The Spartans’ staple of defense has sometimes faded. Iowa shredded them from the 3-point line, and Wisconsin kept drawing fouls long enough to build up a 29-12 gap in free throws made. Fouls were not the problem with Nebraska. Fifty percent Cornhusker shooting was.
"`We didn’t foul a lot today,’’ Izzo told reporters after the game. ``We got that because we just said, `Ole.’ We just let them drive right to the basket. I got to find a happy medium.’’

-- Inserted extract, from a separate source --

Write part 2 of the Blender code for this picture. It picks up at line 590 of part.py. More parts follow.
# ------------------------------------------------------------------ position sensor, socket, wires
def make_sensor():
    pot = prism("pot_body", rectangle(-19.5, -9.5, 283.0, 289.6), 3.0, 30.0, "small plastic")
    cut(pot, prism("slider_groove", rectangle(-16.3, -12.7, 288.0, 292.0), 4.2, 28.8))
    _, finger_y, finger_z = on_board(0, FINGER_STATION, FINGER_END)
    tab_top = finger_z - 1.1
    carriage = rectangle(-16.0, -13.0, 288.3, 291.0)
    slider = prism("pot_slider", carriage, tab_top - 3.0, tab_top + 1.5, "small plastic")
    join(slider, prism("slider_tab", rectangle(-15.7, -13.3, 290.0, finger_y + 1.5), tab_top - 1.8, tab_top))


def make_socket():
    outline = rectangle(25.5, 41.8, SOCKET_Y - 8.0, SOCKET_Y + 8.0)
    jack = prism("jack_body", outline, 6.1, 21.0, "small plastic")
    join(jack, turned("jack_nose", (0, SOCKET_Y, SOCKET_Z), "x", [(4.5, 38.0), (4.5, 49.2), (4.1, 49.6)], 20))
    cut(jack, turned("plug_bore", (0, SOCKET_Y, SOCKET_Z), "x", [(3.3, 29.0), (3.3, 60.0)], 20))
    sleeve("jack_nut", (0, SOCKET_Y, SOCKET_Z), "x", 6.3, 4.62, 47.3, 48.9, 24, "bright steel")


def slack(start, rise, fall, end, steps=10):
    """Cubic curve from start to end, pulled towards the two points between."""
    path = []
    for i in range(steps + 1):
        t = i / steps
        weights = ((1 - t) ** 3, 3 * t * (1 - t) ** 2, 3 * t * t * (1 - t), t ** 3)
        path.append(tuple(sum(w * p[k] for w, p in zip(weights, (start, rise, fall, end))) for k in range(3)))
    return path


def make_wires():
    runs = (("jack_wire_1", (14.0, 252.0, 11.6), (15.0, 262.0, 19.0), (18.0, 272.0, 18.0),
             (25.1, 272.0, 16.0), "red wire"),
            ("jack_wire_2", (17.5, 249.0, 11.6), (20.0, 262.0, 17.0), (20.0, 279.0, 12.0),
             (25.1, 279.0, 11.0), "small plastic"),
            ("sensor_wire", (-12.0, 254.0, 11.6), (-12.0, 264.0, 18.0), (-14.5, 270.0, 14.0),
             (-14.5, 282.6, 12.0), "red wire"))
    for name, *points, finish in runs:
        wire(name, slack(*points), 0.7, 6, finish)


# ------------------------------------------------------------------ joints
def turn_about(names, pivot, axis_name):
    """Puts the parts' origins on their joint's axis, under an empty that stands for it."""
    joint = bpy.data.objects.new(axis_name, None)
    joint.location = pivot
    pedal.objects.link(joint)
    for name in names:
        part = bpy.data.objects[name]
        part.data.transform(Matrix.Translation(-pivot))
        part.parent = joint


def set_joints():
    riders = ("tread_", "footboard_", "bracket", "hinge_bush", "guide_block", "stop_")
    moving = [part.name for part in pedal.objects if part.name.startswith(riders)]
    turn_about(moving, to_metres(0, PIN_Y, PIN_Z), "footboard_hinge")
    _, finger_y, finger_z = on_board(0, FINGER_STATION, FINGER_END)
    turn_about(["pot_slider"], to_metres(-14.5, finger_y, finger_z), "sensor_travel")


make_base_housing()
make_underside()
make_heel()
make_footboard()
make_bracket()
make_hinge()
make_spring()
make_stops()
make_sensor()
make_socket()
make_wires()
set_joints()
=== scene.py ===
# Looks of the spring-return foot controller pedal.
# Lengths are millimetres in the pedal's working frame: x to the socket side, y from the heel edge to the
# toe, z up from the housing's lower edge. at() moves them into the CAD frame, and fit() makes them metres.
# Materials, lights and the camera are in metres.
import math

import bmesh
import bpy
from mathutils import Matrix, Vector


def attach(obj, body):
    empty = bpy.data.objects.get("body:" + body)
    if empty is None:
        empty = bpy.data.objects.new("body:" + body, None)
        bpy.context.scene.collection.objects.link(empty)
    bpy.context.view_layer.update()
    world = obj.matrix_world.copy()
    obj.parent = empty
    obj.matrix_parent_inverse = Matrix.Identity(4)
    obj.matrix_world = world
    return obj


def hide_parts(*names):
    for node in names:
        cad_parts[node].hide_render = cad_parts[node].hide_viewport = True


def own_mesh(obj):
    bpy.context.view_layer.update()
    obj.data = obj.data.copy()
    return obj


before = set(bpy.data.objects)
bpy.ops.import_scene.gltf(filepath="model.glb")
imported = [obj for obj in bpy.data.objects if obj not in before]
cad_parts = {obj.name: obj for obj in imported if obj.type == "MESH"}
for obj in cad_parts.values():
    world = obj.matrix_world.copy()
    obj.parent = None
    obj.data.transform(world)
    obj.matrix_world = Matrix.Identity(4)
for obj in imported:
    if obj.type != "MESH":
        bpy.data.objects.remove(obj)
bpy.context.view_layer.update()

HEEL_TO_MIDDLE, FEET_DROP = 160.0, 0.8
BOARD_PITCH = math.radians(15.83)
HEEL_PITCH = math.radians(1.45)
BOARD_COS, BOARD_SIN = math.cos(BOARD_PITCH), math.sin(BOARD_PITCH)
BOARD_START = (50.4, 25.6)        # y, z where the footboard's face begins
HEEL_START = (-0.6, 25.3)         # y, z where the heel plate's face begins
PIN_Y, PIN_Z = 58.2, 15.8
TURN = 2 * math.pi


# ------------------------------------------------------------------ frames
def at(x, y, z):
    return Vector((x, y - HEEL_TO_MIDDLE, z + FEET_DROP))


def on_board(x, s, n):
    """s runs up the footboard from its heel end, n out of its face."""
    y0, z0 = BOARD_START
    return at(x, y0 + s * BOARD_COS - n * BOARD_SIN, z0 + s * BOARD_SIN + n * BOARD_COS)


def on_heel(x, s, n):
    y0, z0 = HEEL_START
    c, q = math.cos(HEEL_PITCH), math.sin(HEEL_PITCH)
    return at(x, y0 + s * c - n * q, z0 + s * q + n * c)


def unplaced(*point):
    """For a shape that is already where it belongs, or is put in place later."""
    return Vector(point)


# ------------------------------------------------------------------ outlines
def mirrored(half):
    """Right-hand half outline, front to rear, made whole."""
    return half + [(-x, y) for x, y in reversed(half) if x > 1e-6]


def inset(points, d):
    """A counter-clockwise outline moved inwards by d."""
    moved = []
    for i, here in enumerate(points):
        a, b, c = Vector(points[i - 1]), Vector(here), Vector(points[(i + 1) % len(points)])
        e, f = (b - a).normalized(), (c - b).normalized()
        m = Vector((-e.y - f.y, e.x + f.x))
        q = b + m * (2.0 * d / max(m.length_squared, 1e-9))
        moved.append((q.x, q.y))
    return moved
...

Denzel Valentine needs help, but doesn’t always get enough of it. Bryn Forbes has often been effective as the second scorer, but he was 1-for-13 his last two home games, in losses to Iowa and Nebraska.
Kentucky?
Well, there have been big second half blues for Big Blue. The Wildcats have been outscored after halftime five of the past six games and given up an average of 40.8 second half points.

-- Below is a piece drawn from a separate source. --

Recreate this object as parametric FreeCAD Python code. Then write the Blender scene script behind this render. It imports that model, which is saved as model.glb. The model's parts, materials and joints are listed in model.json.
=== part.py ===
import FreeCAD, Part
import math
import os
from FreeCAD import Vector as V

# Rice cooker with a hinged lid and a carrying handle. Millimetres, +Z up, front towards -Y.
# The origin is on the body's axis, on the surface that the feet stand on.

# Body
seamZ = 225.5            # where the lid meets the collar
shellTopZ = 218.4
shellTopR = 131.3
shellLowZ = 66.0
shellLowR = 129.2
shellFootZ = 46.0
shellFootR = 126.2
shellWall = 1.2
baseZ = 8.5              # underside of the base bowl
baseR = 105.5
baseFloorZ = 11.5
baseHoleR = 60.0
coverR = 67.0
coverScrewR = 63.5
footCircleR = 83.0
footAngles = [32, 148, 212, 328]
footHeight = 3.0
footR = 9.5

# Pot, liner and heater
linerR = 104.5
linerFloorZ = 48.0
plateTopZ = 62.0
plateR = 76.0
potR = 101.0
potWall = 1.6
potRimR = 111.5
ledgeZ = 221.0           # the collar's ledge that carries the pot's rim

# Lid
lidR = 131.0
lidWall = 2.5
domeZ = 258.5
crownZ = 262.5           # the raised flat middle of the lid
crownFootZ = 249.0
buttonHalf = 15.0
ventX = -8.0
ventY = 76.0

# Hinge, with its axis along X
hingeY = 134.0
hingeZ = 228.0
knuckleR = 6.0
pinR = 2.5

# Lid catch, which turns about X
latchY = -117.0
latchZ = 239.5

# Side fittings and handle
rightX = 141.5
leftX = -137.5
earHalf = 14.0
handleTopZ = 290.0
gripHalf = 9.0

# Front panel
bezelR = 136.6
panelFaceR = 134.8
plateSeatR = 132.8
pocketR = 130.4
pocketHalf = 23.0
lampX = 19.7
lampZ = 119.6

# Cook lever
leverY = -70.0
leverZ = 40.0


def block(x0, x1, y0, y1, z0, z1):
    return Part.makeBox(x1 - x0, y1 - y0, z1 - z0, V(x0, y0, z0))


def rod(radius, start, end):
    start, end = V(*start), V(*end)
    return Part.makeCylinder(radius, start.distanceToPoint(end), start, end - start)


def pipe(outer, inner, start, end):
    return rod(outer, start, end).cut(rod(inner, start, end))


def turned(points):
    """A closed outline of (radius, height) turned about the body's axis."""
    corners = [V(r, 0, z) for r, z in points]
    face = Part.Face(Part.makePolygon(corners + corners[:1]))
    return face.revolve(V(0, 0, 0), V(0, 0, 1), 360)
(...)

They were up 12 at Auburn before giving way, and nearly blew second half leads of 16 against Louisville and 20 against Mississippi State.
The faces have changed at Kentucky, and so has the defense. Last season, the Wildcats were first in the nation in field goal percentage defense and third in points allowed. This year, they’re 85th and 95th.

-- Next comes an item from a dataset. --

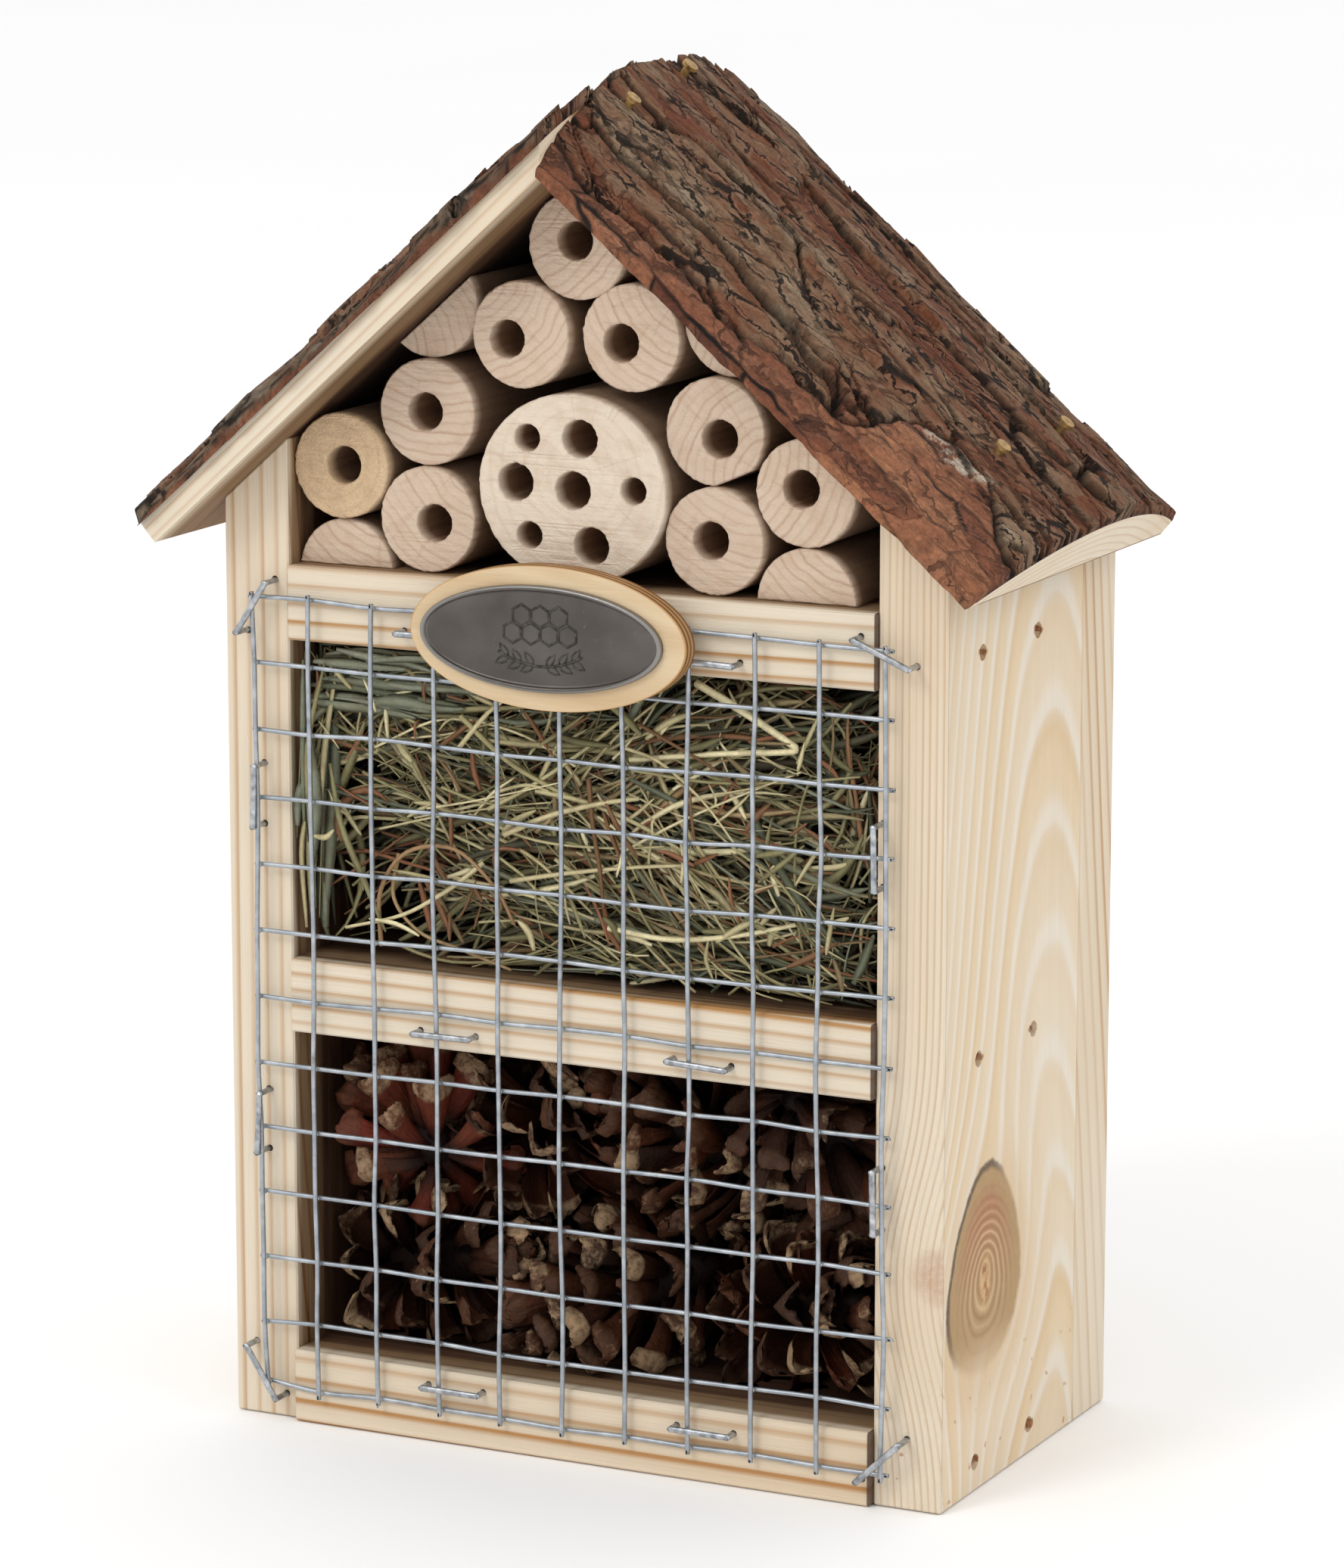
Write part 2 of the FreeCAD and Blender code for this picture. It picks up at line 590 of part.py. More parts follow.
faults = [thing.Name for thing in doc.Objects if {"Invalid", "Error"} & set(thing.State)]
faults += [name for name, piece in nodes.items() if piece.Shape.isNull() or not piece.Shape.isValid()]
if faults:
    raise RuntimeError(f"these need mending: {faults}")
os.makedirs("parts", exist_ok=True)
for name, piece in nodes.items():
    piece.Shape.exportStep(f"parts/{name}.step")
    room = piece.Shape.BoundBox
    print(f"{name:26} {len(piece.Shape.Solids):3} solids  {piece.Shape.Volume / 1000:8.2f} cm3  "
          f"x {room.XMin:7.2f} {room.XMax:7.2f}  y {room.YMin:7.2f} {room.YMax:7.2f}  "
          f"z {room.ZMin:7.2f} {room.ZMax:7.2f}")
print(len(nodes), "sub-parts written")
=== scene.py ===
import math

import bpy
import numpy as np
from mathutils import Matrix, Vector
from mathutils.geometry import tessellate_polygon


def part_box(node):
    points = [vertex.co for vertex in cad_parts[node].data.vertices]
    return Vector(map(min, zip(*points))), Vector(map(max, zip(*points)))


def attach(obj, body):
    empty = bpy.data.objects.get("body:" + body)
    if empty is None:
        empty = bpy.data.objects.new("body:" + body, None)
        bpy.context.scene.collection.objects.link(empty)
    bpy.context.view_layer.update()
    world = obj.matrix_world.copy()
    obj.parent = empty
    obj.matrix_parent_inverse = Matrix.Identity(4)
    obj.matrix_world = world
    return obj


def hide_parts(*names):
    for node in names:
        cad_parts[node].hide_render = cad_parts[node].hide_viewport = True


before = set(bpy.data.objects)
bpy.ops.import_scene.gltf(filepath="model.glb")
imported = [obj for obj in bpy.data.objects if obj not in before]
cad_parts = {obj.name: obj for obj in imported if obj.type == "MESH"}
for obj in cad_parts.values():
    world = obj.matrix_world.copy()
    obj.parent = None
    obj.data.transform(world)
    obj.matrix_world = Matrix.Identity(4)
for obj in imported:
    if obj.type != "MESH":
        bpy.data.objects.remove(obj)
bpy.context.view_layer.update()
MM = 0.001


# ======================================================================== The viewer's place
# The hotel is seen from its right-hand front corner and a little above, through a long lens,
# so its upright boards stay nearly parallel.
VIEW_TURN = math.radians(26.05)        # round to the hotel's right
VIEW_RISE = math.radians(11.5)
VIEW_DISTANCE = 1140 * MM
VIEW_TARGET = Vector((3.1, 33, 123.1)) * MM
LENS_LENGTH = 139.8

looking = Vector((-math.sin(VIEW_TURN) * math.cos(VIEW_RISE),
                  math.cos(VIEW_TURN) * math.cos(VIEW_RISE), -math.sin(VIEW_RISE)))
camera = bpy.data.objects.new("viewer", bpy.data.cameras.new("viewer"))
camera.data.lens = LENS_LENGTH
camera.data.clip_start = 0.05
camera.location = VIEW_TARGET - looking * VIEW_DISTANCE
camera.rotation_mode = "QUATERNION"
camera.rotation_quaternion = looking.to_track_quat("-Z", "Y")
bpy.context.scene.collection.objects.link(camera)
bpy.context.scene.camera = camera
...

There have been the travails of vaunted freshman Skal Labissiere, who has not scored in double figures since Dec. 9, eight games ago. Also the puzzling disappearance of post players Marcus Lee and Alex Poythress, who have combined for only 17 points the past two games.
So Duke needs to get older and deeper, Michigan State more balanced and defensive, Kentucky tougher and more accustomed to what it means to be everyone’s big game. And there is little down time to get well. Duke now has three consecutive road games, Michigan State gets Maryland next, and Kentucky is at Arkansas Thursday night, with a quick turnaround for Vanderbilt Saturday.
Krzyzewski: ``As long as I am coaching I am on a continuance. What next, whether it is the end of the season or during the season. You try to pay attention to improvement and we are playing well. We are playing our hearts out and that has not been rewarded. A lot of people do not get rewarded when they play; they are doing something with all of their heart. We have been rewarded (before); that is why those banners are out there.’’
Izzo: ``I haven’t lost the team. Haven’t lost the locker room. Nobody is upset about this and that, we just got to get more guys playing a little bit better, and maybe a little bit smarter.’’
Calipari: ``Every road game for us is a Super Bowl. And the guys that have been here know it, the young guys are finding that out.
``We’ll break through at some point. I remember the team in ’13-14 (the one with 10 regular season losses). Oh, my gosh, we almost ran out of runway. And we got the plane down, and then we got in the NCAA Tournament, and we went to the final game and had a chance to win the national title. So is this team where that team was? Well, some of it is the same issues; winning time, consistency of play, toughness when we needed it. All stuff that we had to fight through.’’
Three bluebloods have several things to fight through now, and three very wise men will try to make it happen. They need to work their magic. They have before.